The first-batch tuning grid is documented in docs/tile-and-shape-coverage.md. Packaging gates and release blockers are tracked in docs/release-gating.md. The four-block v1 release plan is tracked in docs/v1-batch-plan.md. Benchmark baseline rules are defined in docs/benchmark-baselines.md, and package-level comparison requirements are defined in docs/kernel-comparison-matrix.md. Use docs/benchmark-results-template.md when refreshing public or hardware-specific benchmark reports. The full build procedure is in docs/release-runbook.md. Run python scripts/prebuild_check.py --check-config before starting a full release build window.

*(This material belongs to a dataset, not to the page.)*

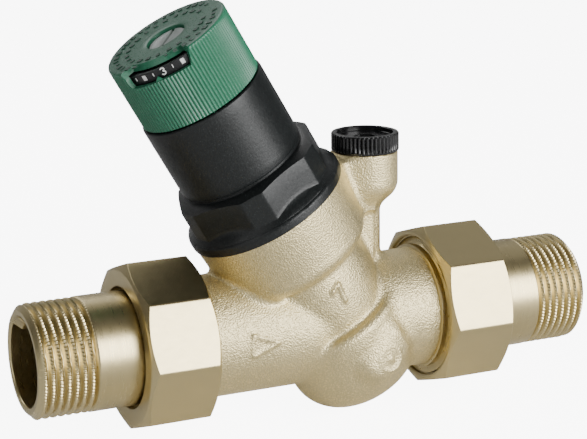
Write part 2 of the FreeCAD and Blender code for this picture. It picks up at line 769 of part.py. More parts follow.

Expected Layout Per Package

flashrt-<area>/
  build.toml              # promoted from build.toml.draft when buildable
  CARD.md
  README.md
  flake.nix
  csrc/
  torch-ext/
    <python_package>/
      __init__.py
    torch_binding.cpp
    torch_binding.h
  tests/
  benchmarks/
  scripts/

The public Python package under torch-ext/ should export Tensor-based functions. It should not expose FlashRT internal uintptr_t or caller-owned stream APIs.

Initial Development Loop

1. Pick one package.
2. Sync only the required FlashRT source files into that package.
3. Write torch-ext/torch_binding.cpp with TORCH_LIBRARY_EXPAND.
4. Write a small Python wrapper that imports ops from ._ops.
5. Add Hub-compatible correctness tests against PyTorch reference output.
6. Add internal FlashRT parity tests under internal-tests/ when needed.
7. Add benchmarks for representative generic shapes and at least one FlashRT-real shape family.
8. Promote build.toml.draft to build.toml.
9. Run local source-extension tests and benchmarks as the regular development loop.
10. Run full kernel-builder builds for release validation, not for every small source edit.

References

• Hugging Face kernels docs: https://huggingface.co/docs/kernels/index
• Writing Hub kernels: https://huggingface.co/docs/kernels/builder/writing-kernels
• Kernel requirements: https://huggingface.co/docs/kernels/kernel-requirements
• Community examples: https://github.com/huggingface/kernels-community

See CONTRIBUTING.md for public/internal content boundaries.